Nonetheless, Taiwan’s relationships with its last African allies are precarious and uncertain. First, the PRC exerts pressure on eSwatini and Somaliland using both seduction and threat. In February 2020, the Chinese then-ambassador to South Africa Lin Song-tian published a seven-page document for eSwatini’s attention, titled “no diplomatic relations, no more business benefits”. Similarly, the spokesperson of China’s Ministry of Foreign Affairs, Zhao Li-jian, reacted to Somaliland’s endeavours: those who challenge the ‘One-China Principle’ “will get burned and swallow the bitter fruit” (Reid, 2021). This explicit threat contrasts with its preliminary attempt to court Somaliland. After a disastrous fire in a local market, China’s ambassador to Somalia offered its help (Phillips, 2022). It also attempted to convince officials to abandon ties with Taiwan, in exchange for a new Chinese representative office in Hargeisa (Aspinwall, 2020).
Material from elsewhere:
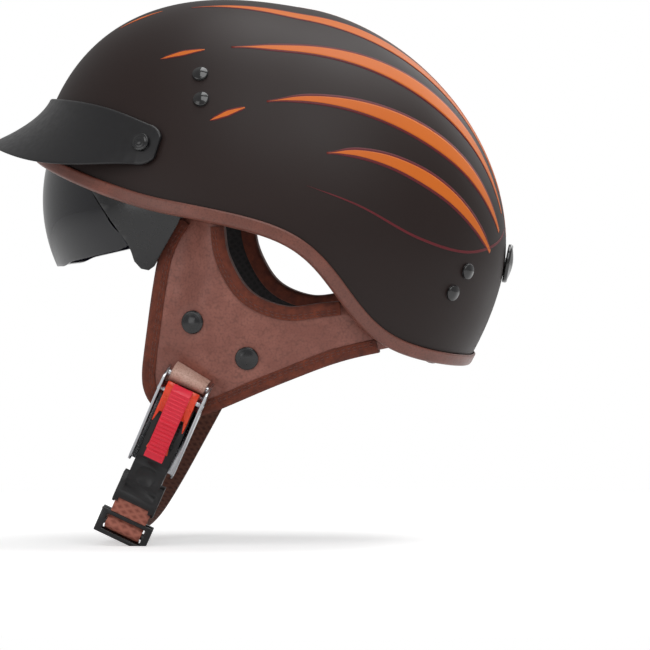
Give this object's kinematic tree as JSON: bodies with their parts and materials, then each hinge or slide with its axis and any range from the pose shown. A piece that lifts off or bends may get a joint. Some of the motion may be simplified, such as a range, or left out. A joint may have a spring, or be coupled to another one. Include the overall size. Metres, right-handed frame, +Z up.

China does not allow any compromise on the ‘Taiwan issue’. But the growing pressure may also be linked to eSwatini and Somaliland’s high strategic value for Beijing. eSwatini’s position between South Africa and Mozambique is key for the transportation of commodities (Olander & van Staden, 2020). Similarly, Somaliland is strategically located on the border of the Gulf of Aden and possesses one of the region’s major ports: Berbera. It is often considered a favorable location for military bases, akin to neighbouring Djibouti.


eSwatini, and to a lesser extent Somaliland, are both vulnerable to Chinese pressure. Taiwan-eSwatini trade is increasing but limited (USD $10.5 million in 2018) (Schultz & Chang, 2018), and some analysts question the efficacy of Taiwan’s “African Plan”. By contrast, China has become indispensable to eSwatini in many sectors. The contradiction between eSwatini’s autocracy and Taiwan’s democracy is sometimes seen as unsustainable. Whilst Taiwan seeks alliances with “like-minded countries”, complacency towards the Swazi regime through for instance financial contribution to the royal jet (Fabricius, 2018), can be questioned domestically and abroad. But one may argue that Taiwan cooperates with an autocratic regime to avoid being taken over by one.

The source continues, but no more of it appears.